In this effort we consider the timeline of COVID-19 in Indian states by using the data released by Ministry of Health and Family Welfare for States and Union territories. Our primary aim is to provide a quick high-level intuitive understanding for anyone interested in studying the data and understanding infection spread across the states in India. Using the detailed media briefs provided by the Karnataka State's Ministry of Health and Family Welfare we study in depth the spread of COVID-19 in Karnataka.


For all the graphs on this page, if you click on the image then it will display an interactive graph, where as you hover your mouse pointer over the graph annotations with details will be displayed.

The two plots above are India timeline of Infected, Recovered and Deceased on a daily basis and the number of infections on log-scale. We track the data in the following aspects:

  1. States and Union Territories timeline of infections:
  2. We track: Timeline, Cases, Active Cases, $R_t$, Doubling time , Falling off Exponential. These pages contain interactive plots of timeline of infected-recovered-deceased, the timeline of infections in log-scale, the active cases, time varying estimate of the reproduction number, the doubling times and one that tracks if the infection growth is in the exponential phase respectively.

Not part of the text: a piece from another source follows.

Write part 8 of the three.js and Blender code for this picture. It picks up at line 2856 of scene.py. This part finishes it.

  3. Trace history of patients for Karnataka state
  4. The tree-like graph tracks every infection in the state providing a detailed log of its parent or the cluster of origin. This effort was entirely inspired by Channel News Asia-interactive graph for the trace history of Singapore cases and we have borrowed the javascript code in its entirety from their website. We had initially followed the trace history of Telangana till March 26th, 2020.

    The Trace History Graph for Karnataka has not been updated since June 26th, 2020 as there was a pause in Contact tracing data in the media bulletins.

  5. Karnataka in Focus
  6. In this page we track the various data provided in the Media Bulletins from Karnataka State to give a more comprehensive view of the COVID-19 infection in the state of Karnataka. In particular we track the cluster timelines, recovery and decea sed information, ICU timelines and information, the basic reproduction number, the infections in Karnataka across the cities, age distributions and testing data.

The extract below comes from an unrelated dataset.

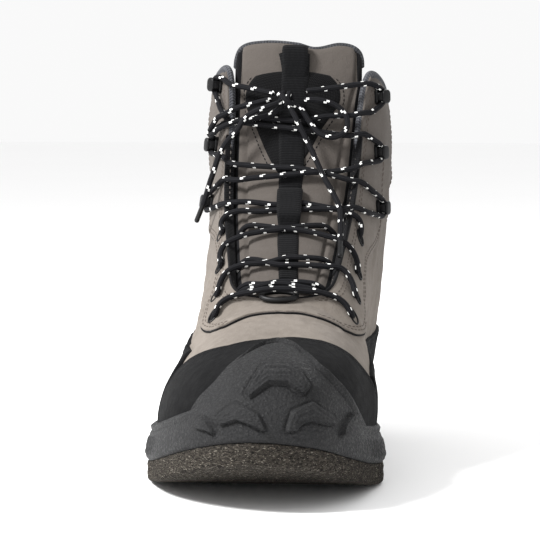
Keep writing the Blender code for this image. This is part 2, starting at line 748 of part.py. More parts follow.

  7. Understanding Infection Growth
    1. Doubling Times

      Mathematical models used to characterize early epidemic growth feature an exponential curve. This phase of exponential growth can be characterised by the doubling time. Doubling time is the time it takes for the number of infections to double from a given day. In this page we analyse doubling times for all of India and for each state. For worldwide study of doubling times, we refer the reader to Deepayan Sarkar's website on github.

      A detailed explanation of the method and inferences with respect to the lockdown can be found here.

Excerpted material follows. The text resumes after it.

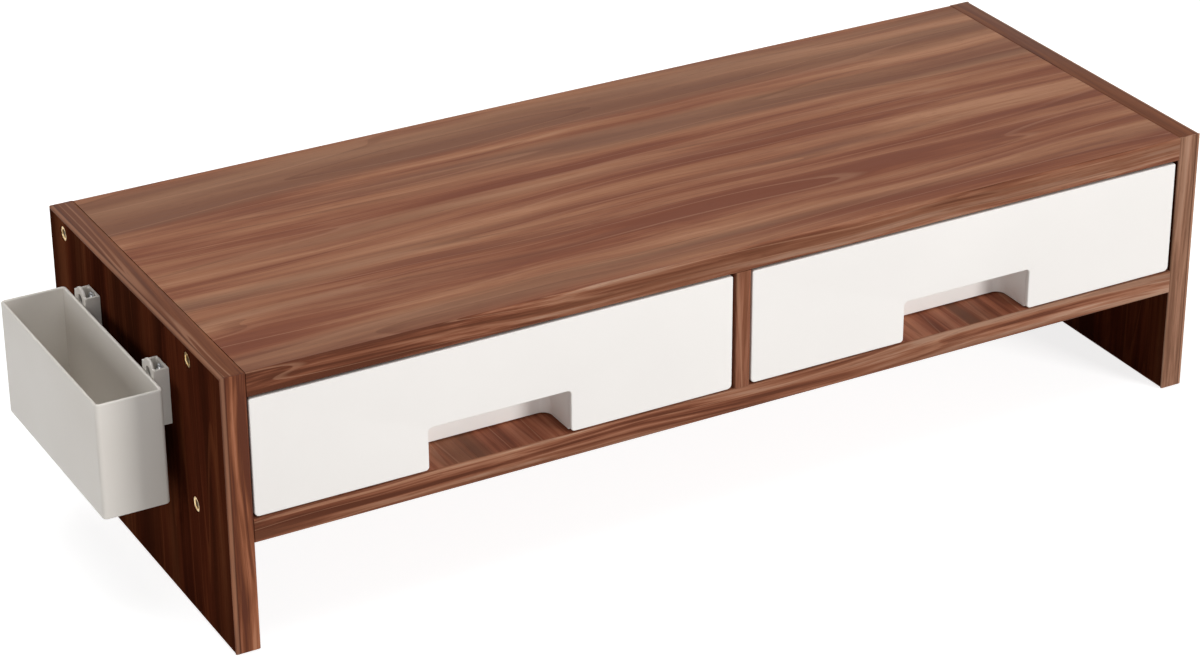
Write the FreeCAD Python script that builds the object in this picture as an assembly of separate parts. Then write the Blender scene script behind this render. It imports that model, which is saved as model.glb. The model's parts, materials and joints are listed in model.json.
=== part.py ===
"""Monitor stand of laminated boards with two drawers under its top and a pen box hung on its left side.

Millimetres. X runs along the stand's width, Y from the front to the back and Z up. The origin is at the
middle of the whole object's footprint, pen box included, on the surface that the foot pads stand on.
Each piece is written to parts/NAME.step. Inside the functions, x = 0 is the middle of the stand and
z = 0 the lower edge of its side panels; write_part moves each piece to the object's own frame.
"""

import FreeCAD, Part

import math
import os

Vec = FreeCAD.Vector
RIGHT = Vec(1, 0, 0)
BACK = Vec(0, 1, 0)
UP = Vec(0, 0, 1)

# The stand
STAND_WIDTH = 520.0
STAND_DEPTH = 200.0
BOARD = 12.0
DIVIDER = 8.0
CLEAR_UNDER_SHELF = 54.0
BAY_HEIGHT = 60.0

# Edge bands glued on the boards' cut edges
BAND = 1.0
BAND_BEVEL = 0.4

# Thin back panel that slides in grooves
BACK_PANEL = 3.0
BACK_INSET = 9.0
GROOVE_DEPTH = 4.0
GROOVE_PLAY = 0.15

# Grooves of the top board and the shelf that house the divider, stopped short of the front
HOUSING_DEPTH = 3.0
HOUSING_STOP = 12.0

# Board screws, driven through the side panels into the ends of the top board and of the shelf
SCREW_DROP = 7.5
SCREW_FRONT_INSET = 37.0
SCREW_TO_BACK_PANEL = 5.0
SCREW_LENGTH = 40.0
SCREW_SHANK = 4.0
SCREW_HEAD = 7.6
SCREW_HEAD_HEIGHT = 2.4
SCREW_SINK = 0.4
SCREW_PLAY = 0.1
SOCKET_WIDTH = 4.0
SOCKET_DEPTH = 1.8

# Foam pads under the side panels
PAD_WIDTH = 8.0
PAD_LENGTH = 20.0
PAD_HEIGHT = 1.0
PAD_INSET = 12.0

# Drawer fronts
FRONT_SIDE_GAP = 1.2
FRONT_TOP_GAP = 1.0
FRONT_BOTTOM_GAP = 0.8
FRONT_THICKNESS = 3.0
FRONT_UPPER_CORNER = 1.0
FRONT_LOWER_CORNER = 2.4
FRONT_EDGE_BEVEL = 0.6

# Finger notch in each front and the pocket behind it
NOTCH_WIDTH = 72.0
NOTCH_HEIGHT = 21.2
NOTCH_TOP_CORNER = 2.0
NOTCH_MOUTH_CORNER = 1.8
POCKET_DEPTH = 23.5
POCKET_CORNER = 5.0
POCKET_WALL = 2.0
POCKET_PLAY = 0.2

# Snap hooks on the back of each front, which catch behind the tray's front wall
SNAP_WIDTH = 8.0
SNAP_ARM = 1.6
SNAP_BARB = 1.0
SNAP_LEAD = 3.0
SNAP_PLAY = 0.2
SNAP_SIDE_INSET = 24.0
SNAP_RIM_INSET = 12.0
SNAP_FLOOR_INSET = 12.0

# Drawer trays
TRAY_WALL = 2.0
TRAY_FLOOR = 2.0
TRAY_SIDE_GAP = 3.0
TRAY_TOP_GAP = 8.0
TRAY_FRONT_CORNER = 3.0
TRAY_REAR_CORNER = 9.0
TRAY_BASE_BEVEL = 2.0
RIM_OVERHANG = 1.4
RIM_HEIGHT = 2.4
GLIDE_HEIGHT = 1.2
GLIDE_WIDTH = 3.0
GLIDE_INSET = 14.0
GLIDE_COUNT = 4
RUN_GAP = 0.3

# Both drawers sit this far to the left of their bays' middles, within their side play
DRAWER_TO_LEFT = 0.6

# Pen box
PEN_BOX_WIDTH = 32.0
PEN_BOX_LENGTH = 117.5
PEN_BOX_HEIGHT = 57.5
PEN_BOX_RIM = 113.5
PEN_BOX_MIDDLE = 5.8
PEN_BOX_WALL = 1.6
PEN_BOX_FLOOR = 2.0
PEN_BOX_CORNER = 2.2
PEN_BOX_BASE_BEVEL = 1.0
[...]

    2. Determining when a state/country falls off Exponential Growth.

      We use a notion similar to moving average of net increase over a symmetric 7-day window. On log-scale, we plot on each day the net increase from three days before that day to three days after that day versus the total number of infections up to that day. This graph can be used to understand if the infection growth has deviated from the exponential phase. In this page we plot various states and observe that when the exponential growth is arrested then the respective plots will veer off the straight line. This effort has been inspired in part by Aatish Bhatia and Minute Physics's website where they study COVID-19 trends worldwide.

      A detailed explanation of the method and inferences with respect to the lockdown can be found here.



Notes

  1. Effective Reproduction Number and Dispersion under Contact Tracing and Lockdown on COVID-19 Karnataka
    We analyze the data provided in the Novel Coronavirus [COVID-19] media bulletins of the Government of Karnataka. We classify the patients of COVID-19 into clusters and study the Reproduction number and Dispersion for eight specific clusters. We find that it is uniformly less than one, indicating the benefits of contact tracing, lockdown and quarantine measures. However, the Dispersion is low indicating individual variation in secondary infections and the occurrence of Super-spreading events. Finally, we analyze the surge in infections after $27^{\mbox{th}}$ June and find it unlikely that it was caused solely by the large Migration in May and June 2020.
  2. Doubling Time For Infection Growth
    In this note we use doubling times to understand the trajectories of COVID-19 infection timeline for the States and Union Territories of India. We state a precise definition of Doubling time for continous non-decreasing functions. Using linear interpolation we present a procedure for calculating Doubling times for the discrete data. The procedure applies to discrete data that are specified at uniform intervals of time or otherwise.
  3. Discrete Derivative as a Tool to Understand Deviations from Exponential Growth:
    In this note, we consider the COVID$-19$ data of positive test cases in India and use the discrete derivative to detect if the number of positive test cases has stopped growing exponentially. We use a notion similar to moving average of net increase over a symmetric 7-day window. On log-scale, we plot on each day the net increase from three days before that day to three days after that day versus the total number of infections up to that day. This graph can be used to understand if the infection growth has deviated from the exponential phase.



    Data

    Our data is sourced from the Ministry of Health and Family Welfare website and the Media Bulletins published regularly by the Karnataka government. The data available on these websites are in the form of PDF files which are difficult to extract automatically. We have collected this data and created a data repository. We have placed these as CSV files in our data respository page so that it can used easily by anyone.